In the world of high-tech warfare, where computers and Predator drones are on the front lines, what are the ethics of deciding who is targeted and killed?
While few people are working in this field of ethics, its problems have zeroed in on Bradley J. Strawser, a Ph.D. candidate in philosophy who will graduate in May.
“These are huge ethical questions,” he says.
Strawser is a classical ethicist, but his applied work on the ethics of modern warfare has made him sought-after by the military and policy institutes, as they scramble to come to terms with new combat technologies.
He is already finishing a fellowship at a think tank in Maryland that specializes in military ethics, and he has two positions lined up after he completes his doctorate.
“Warfare is really changing in a variety of ways,” says Strawser, a veteran of eight years of active duty in the Air Force, where he was an anti-terrorism officer for a time and also taught philosophy at the Air Force Academy.
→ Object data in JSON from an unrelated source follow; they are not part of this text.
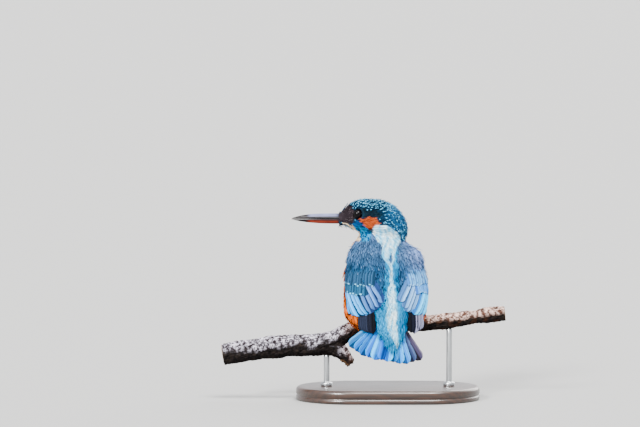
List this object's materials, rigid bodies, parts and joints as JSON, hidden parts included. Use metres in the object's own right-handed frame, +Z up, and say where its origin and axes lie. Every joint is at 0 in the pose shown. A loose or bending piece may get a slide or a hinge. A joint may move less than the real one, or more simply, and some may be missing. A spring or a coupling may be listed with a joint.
{
  "type": "common kingfisher",
  "caption": "Still, life-size common kingfisher seen from behind, bill turned to its left and tail fanned, gripping a cut length of forked branch on a plain oval display stand.",
  "frame": {"origin": "centre of the stand base's underside", "axes": "+Z up; the bird's back faces -Y and its breast +Y; its left side is towards -X, where the bill points"},
  "size_m": [0.2141, 0.084, 0.1508],
  "materials": {
    "crown_feathers": "dark teal feathers barred with pale blue spots",
    "neck_feathers": "silky white feathers",
    "rufous_feathers": "soft rufous orange feathers",
    "wing_feathers": "slate blue feathers with paler edges and spots",
    "primary_feathers": "dusky flight feathers with bluish edges",
    "rump_feathers": "silky turquoise feathers",
    "tail_feathers": "steel blue feathers with pale cyan lights",
    "bill_upper": "satin black horn",
    "bill_lower": "satin orange-red horn with a dark tip",
    "eye": "glossy dark brown",
    "leg_skin": "satin coral red scaled skin",
    "claw": "dark horn",
    "bark": "rough grey bark with pale lichen and dark cracks",
    "stand_base": "dark stained wood, satin",
    "stand_rod": "satin steel"
  },
  "bodies": {
    "root": {"head": "crown_feathers", "bill_upper": "bill_upper", "bill_lower": "bill_lower", "eye_left": "eye", "eye_right": "eye", "neck": "neck_feathers", "trunk": "rufous_feathers", "wing_left": "wing_feathers", "wing_right": "wing_feathers", "wing_left_primaries": "primary_feathers", "wing_right_primaries": "primary_feathers", "rump": "rump_feathers", "tail": "tail_feathers", "leg_left": "leg_skin", "leg_right": "leg_skin", "claw_left_1": "claw", "claw_left_2": "claw", "claw_left_3": "claw", "claw_left_4": "claw", "claw_right_1": "claw", "claw_right_2": "claw", "claw_right_3": "claw", "claw_right_4": "claw", "perch_branch": "bark", "stand_base": "stand_base", "stand_rod_left": "stand_rod", "stand_rod_right": "stand_rod"}
  },
  "joints": []
}
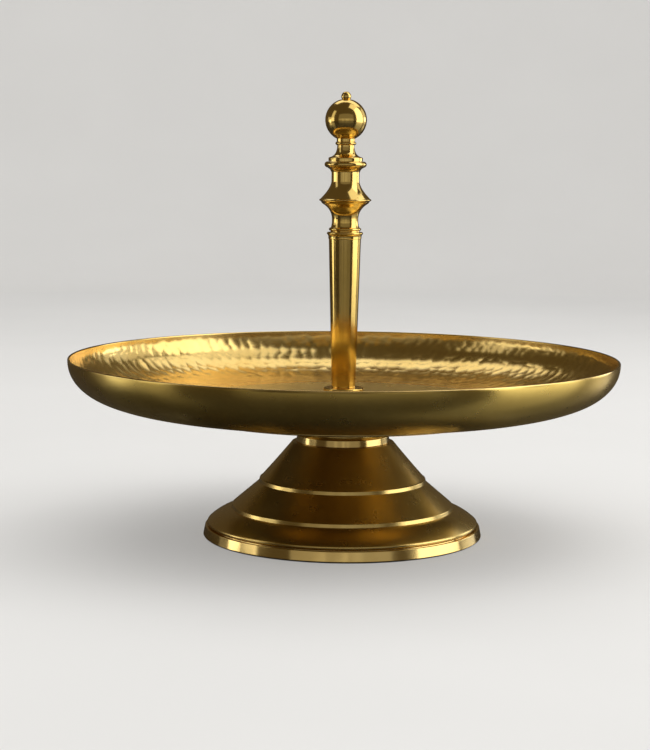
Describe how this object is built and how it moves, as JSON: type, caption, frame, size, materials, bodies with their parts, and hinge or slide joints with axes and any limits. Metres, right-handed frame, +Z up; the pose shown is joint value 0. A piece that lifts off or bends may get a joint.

He is now a resident research fellow at the Stockdale Center for Ethical Leadership associated with the Naval Academy in Annapolis, Md., where he studies the ethics of cyber warfare. After he earns his Ph.D., he will head to Monterey, Calif., where he has a tenure-track appointment at the Naval Postgraduate School. But for part of each year, he’ll head to Oxford, England for a three-year postdoctoral appointment.
Strawser has written several papers on the ethics of using drones, or unmanned aerial vehicles (UAVs), and he is editing a forthcoming Oxford collection of essays on the topic.
“Drones are really tricky,” he says.
On the one hand, he says, they should be used if you can protect a pilot or soldier from injury and your cause is just.
Arriving at that conclusion surprised him. “I went into this whole thing being ethically suspicious of drones,” he says.
But the real-world implementation of unmanned drones delivering bombs tends not to be ethical, he says. For example, their use by the CIA, a nonmilitary organization, to kill people who are targeted as suspected threats needs to be questioned. Violating national sovereignty and the victims’ due process are among his concerns.
Justified uses would be if Poland had been able to use drones in World War II when it was invaded by Germany, or, more recently, if they had been available to Kuwait in 1991, when it was invaded by Iraq.
How moral responsibility shifts for soldiers when they use new technologically sophisticated weapons also needs examining, Strawser says. If a computer can calculate a targeting decision much faster than a human, is the decision ethical? Most drone pilots are based in Nevada, controlling UAVs that are hovering to strike half a world away. The pilots are in combat virtually, and may then go home to a PTA meeting or a soccer match – a “weird cognitive dissonance” unlike the situation faced by soldiers in the field, says Strawser.
On the other hand, you could argue that they are under more oversight than a combat soldier, since their work is monitored. Drones can identify targets more accurately and can lower collateral damage. They also can be used in humanitarian ways, such as in the Libya intervention.
“I don’t think there is any knock-down principle of why they’re wrong,” he says.
The specter that scares him is autonomous drones – those that operate without pilots on the ground. If artificial intelligence improves enough, it would be possible for a hovering drone to lock in on a target without human support.
“Some people think that would be an improvement,” says Strawser, because computers are not emotionally involved in a decision to strike.
He disagrees: “You need to have a human agent involved who’s morally responsible.”
One thing is certain: “The technology is going faster than the ethics and lawmakers,” he says.
That prospect will provide job security for this philosopher for some time, as he works on the ethical and moral issues that policymakers will face.
“It’s an exciting field to be part of right now,” he says.